JVM is pretty good for a lot of script-y languages, does impose overhead of having a JVM around. Provides GC, Threads, Reflection, consistent semantics. Tons of tools, libraries, support.

WebAssembly is constrained (for running-in-a-browser safety reasons) but then you get to run your code in a browser, or as a service, etc, and Other People are working hard on the problem of getting your WA to go fast. That used to be a big reason for using JVM, but it turns out that Security Is Darn Hard.

I have used C in the (distant) past as an IL, and that works up to a point, implementing garbage collection can be a pain if that's a thing that you want. C compilers have had a lot of work on them over the years, and you also have access to some low-level stuff, so if you were E.G. trying to come up with a little language that had super-good performance, C might be a good choice. (See also, [Wuffs](https://github.com/google/wuffs), by Nigel Tao et al at Google).

A suggestion, if you do target C -- don't work too hard to find isomorphisms between C's data structures and YourToyLang's data structures. Back around 1990, I did my C-generating compiler for Modula-3, and a friend at Xerox PARC used C as a target for Cedar Mesa, and Hans used it in a lower-level way (so I was mapping between M-3 records and C structs, for example, Hans was not) and the lower-level way worked better -- i.e., I chose poorly. It worked, but lower-level worked better.

If you are targeting a higher-level language, Rust and Go both seem like interesting options to me. Both have the disadvantage that they are still changing slightly but you get interesting "services" from the underlying VM -- for Rust, the borrow checker, plus libraries, for Go, reflection, goroutines, and the GC, plus libraries.
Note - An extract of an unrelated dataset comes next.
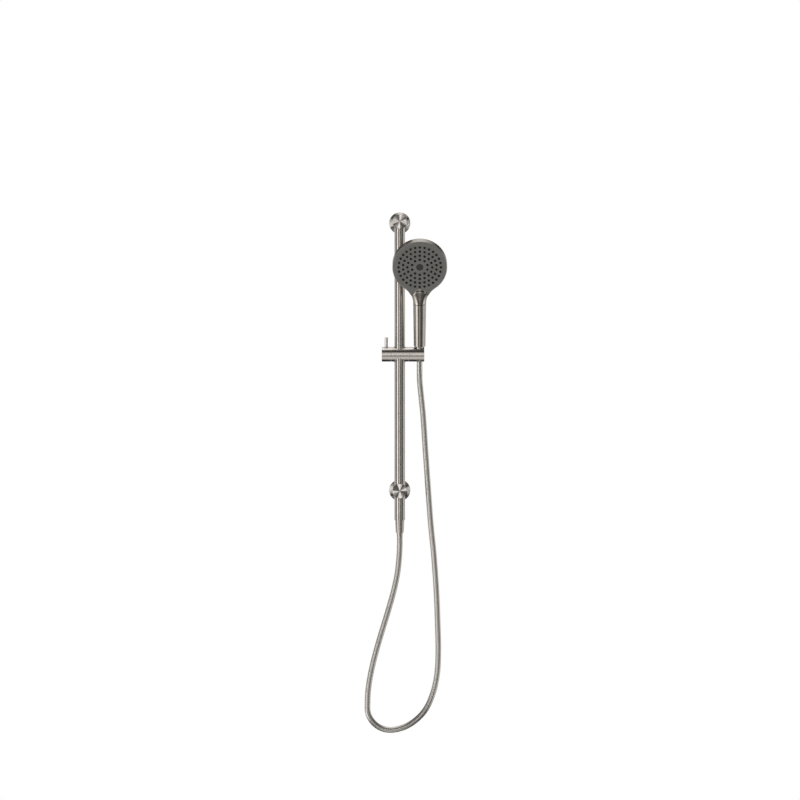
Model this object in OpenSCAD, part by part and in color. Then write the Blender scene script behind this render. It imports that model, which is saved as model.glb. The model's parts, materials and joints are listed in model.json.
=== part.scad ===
// Rail-mounted handheld shower set: two wall brackets, riser rail, clamping slider,
// tilting holder, round handset and hose.
// Frame: +Z up, +X to the right, +Y into the wall. The wall is the plane y = 0, and the
// origin is the centre of the water inlet in the back of the lower bracket.

/* [Rail and brackets] */
// Height between the two brackets' axes
bracket_gap = 630; // [600:5:680]
// Distance from the wall to the rail's axis
rail_y = 50; // [48:0.5:56]
// Outer radius of the rail
rail_r = 12.5; // [12:0.1:12.6]
// Wall of the rail
rail_wall = 1.3; // [1:0.1:2]
// Radius of a bracket's post
post_r = 17; // [16.8:0.1:18]
// Length of a bracket's post, without its end cap
post_len = 70; // [70:0.5:78]
// Thickness of an end cap's visible disc
cap_t = 4; // [3:0.5:6]
// Radius of a wall flange
flange_r = 25; // [24.5:0.5:30]
// Thickness of a wall flange
flange_t = 8; // [8:0.5:12]

/* [Outlet] */
// Length of the outlet sleeve below the lower bracket's axis
sleeve_len = 68.5; // [66:0.5:75]
// Bottom of the lower hose nut, below the lower bracket's axis
nut_end = 98; // [94:0.5:104]
// Length of the crimped collar below the lower nut
collar_len = 9; // [6:0.5:12]

/* [Slider] */
// Height of the slider's axis above the lower bracket's axis
slider_z = 320; // [150:5:450]
// Radius of the slider
slider_r = 17; // [16.8:0.1:18]
// Left end of the clamp knob
knob_x = -42; // [-46:0.5:-41]
// Joint between the clamp knob and the slider body
left_seam_x = -20.2; // [-21:0.1:-19.8]
// Joint between the slider body and the holder
right_seam_x = 21.2; // [20:0.1:22]
// Right end of the holder
holder_x = 57.4; // [57:0.1:60]
// Lever pin's distance from the rail's axis
pin_x = -31.5; // [-32:0.1:-31]
// Lever pin's radius
pin_r = 4; // [3:0.1:4.1]
// Lever pin's height above the slider
pin_h = 22.5; // [15:0.5:30]

/* [Handset] */
// Distance of the holder's socket from the rail's axis
socket_x = 46.5; // [46:0.1:47]
// Forward lean of the handset in its holder
lean = 15; // [12:0.5:18]
// Handle's lower end, above the slider's axis
handle_z = 20; // [19.5:0.5:24]
// Handle's radius at its lower end
handle_low_r = 13.8; // [13.3:0.1:14]
// Handle's radius where it meets the head
neck_r = 15.3; // [15:0.1:16]
// Height of the seam between handle and head
seam_z = 127; // [120:0.5:132]
// Slope of that seam, rising to the back
seam_tilt = 23; // [10:1:30]
// Radius of the head
head_r = 63.6; // [62.5:0.1:64]
// Height of the face's centre along the handle
face_z = 213.3; // [211:0.1:216]
// Distance of the face's centre in front of the handle's axis
face_y = 20; // [19:0.1:21]
// Extra tilt of the face, downwards
face_tilt = 8.5; // [7:0.1:10]
// Radius of the hollow curves from the head to the neck
fillet_r = 50; // [48:1:54]
// Radius of a nozzle at its root
nozzle_r = 2.9; // [1.5:0.1:3.2]

/* [Hose] */
// Outer radius of the hose
hose_r = 6.75; // [6:0.05:7]
// Sides of the hose's tube
hose_sides = 12; // [8:1:12]

/* [Hidden] */
$fn = 64;
fit = 0.05;
gap = 0.3;
oring_cord_r = 0.88;

// Rail fixing
rail_end = 9.4;
rail_screw_z = 13;
rail_screw_r = 2.45;
rail_screw_tip = 47;
plug_deep = 18;
rail_top_z = bracket_gap - rail_end;
steel = [0.70, 0.68, 0.65];
dark_grey = [0.38, 0.38, 0.37];
near_black = [0.13, 0.13, 0.13];
brass = [0.78, 0.66, 0.40];
nylon = [0.88, 0.88, 0.86];
rubber = [0.10, 0.10, 0.11];

// Brackets
post_back_gap = 4.1;
flange_wall = 3.2;
flange_rim = 2.5;
flange_edge = 1.2;
flange_ring_r = 18.1;
cap_spigot_r = 14.9;
cap_spigot_len = 3.4;
stud_r = 9;
stud_len = 21.5;
grub_r = 1.95;
inlet_r = 9.3;
inlet_len = 13;
channel_r = 5;
washer_seat_r = 7.5;

// Outlet and hose ends
sleeve_r = 12.5;
sleeve_in_r = 11.9;
nipple_r = 6.9;
nipple_top = 2.5;
nipple_ring_z = 6;
valve_r = 7.4;
valve_top = 41;
thread_r = 10.35;
thread_end = 62;
nut_top = 50;
nut_seat = 66;
nut_hole_r = 5.8;
tail_r = 5.7;
tail_bore_r = 4;
tail_flange_r = 10.2;
washer_in_r = 6;
washer_t = 1.8;

// Slider, clamp and holder
bush_r = 13.65;
bore_r = 13.25;
sleeve_half = 9.6;
boss_end_x = -25.5;
spigot_end_x = 31;
pivot_r = 8;
pivot_screw_r = 2.4;
screw_r = 4;
hex_r = 7.5;
shoe_r = 7.3;
shoe_front_x = -8;
shoe_seat_x = -16.7;
shoe_travel = 0.5;
web_x = 33.3;
knob_cap_t = 2.75;
cap_ring_r = 15.3;
cap_ring_in_r = 14.2;
pin_foot = 7.1;

nut_low = -17;
cone_low_r = 7.6;
cone_top_r = 9.75;
upper_nut_r = 11.6;
upper_nut_top = 33;
slot_w = 14.6;

// Handle
handle_bore_r = 12;
connector_r = 11.8;
connector_low = 34.5;
connector_top = 50;
restrictor_r = 7.3;
tube_r = 6;
tube_ring_z = 43;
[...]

Rust should get you slightly higher performance, but I'd worry that you couldn't hide the existence of the borrow checker from your toy language, especially if you wanted to interact with Rust libraries from YTL. If you wanted to learn something vaguely publishable/wider-interesting, that question right there ("can I compile a TL to Rust, touch the Rust libraries, and not expose the borrow checker? No+what-I-tried/Yes+this-worked") is not bad.

I have a minor conflict of interest suggesting Go; I work on Go, usually on the compiler, and machine-generated code makes great test data. But regarded as a VM, I am a little puzzled why it hasn't seen wider use, because the GC is great (for lower-allocation rates than Java however; JVM GC has higher throughout efficiency, but Go has tagless objects, interior pointer support, and tiny pause times. Go-the-language makes it pretty easy to allocate less.) Things Go-as-a-VM currently lacks:

- tail call elimination (JVM same)